Dass eine Regierung vor lauter Schulden stöhnt, ist zwar ein verständliches Bild, wirkt jedoch durch die Personifizierung der Regierung und in Kombination mit „lauter“ ein wenig befremdlich. Hier ist eine Optimierung angebracht.
In ähnlicher Weise gilt das auch für die staatseigenen Unternehmen, die für den Staat „teure Lasten bleiben“. Etwas ungewöhnlich ist die Verwendung des Plural, „Lasten“; aber auch im Singular ergibt sich ein Nachteil: Der Ausdruck „teure Last“ ist aus dem Weihnachtslied „Es kommt ein Schiff geladen“ bekannt, hat dort jedoch eine völlig andere Bedeutung.

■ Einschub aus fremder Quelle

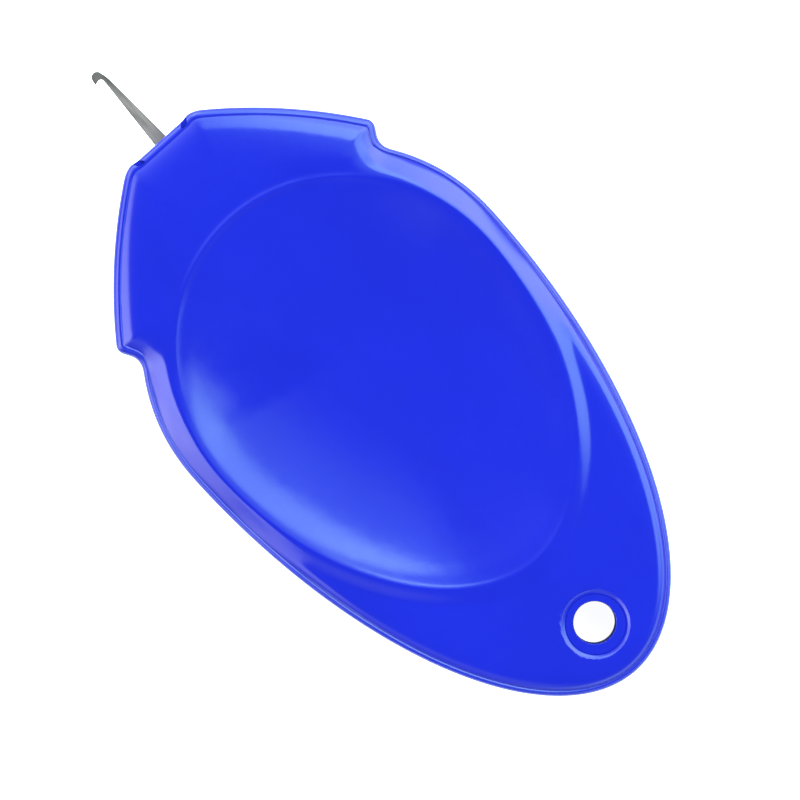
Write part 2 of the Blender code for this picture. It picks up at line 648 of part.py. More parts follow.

Der Rest ist solide übersetzt. Unter Berücksichtigung der obigen Überlegungen schlage ich folgende Übersetzungslösung für den gesamten Satz vor: Wenn sich amerikanische Verbraucher in den kommenden Jahren weiterhin an ihrem Geld festklammern, wenn die US-Regierung und die Regierungen der einzelnen US-Staaten von ihren Schulden fast erdrückt werden, und wenn staatseigene Unternehmen nach wie vor in hohem Maße die Staatskasse belasten, dann wird die Tätigkeit auf dem Privatsektor der einzige Weg zur Schaffung von Arbeitsplätzen sein.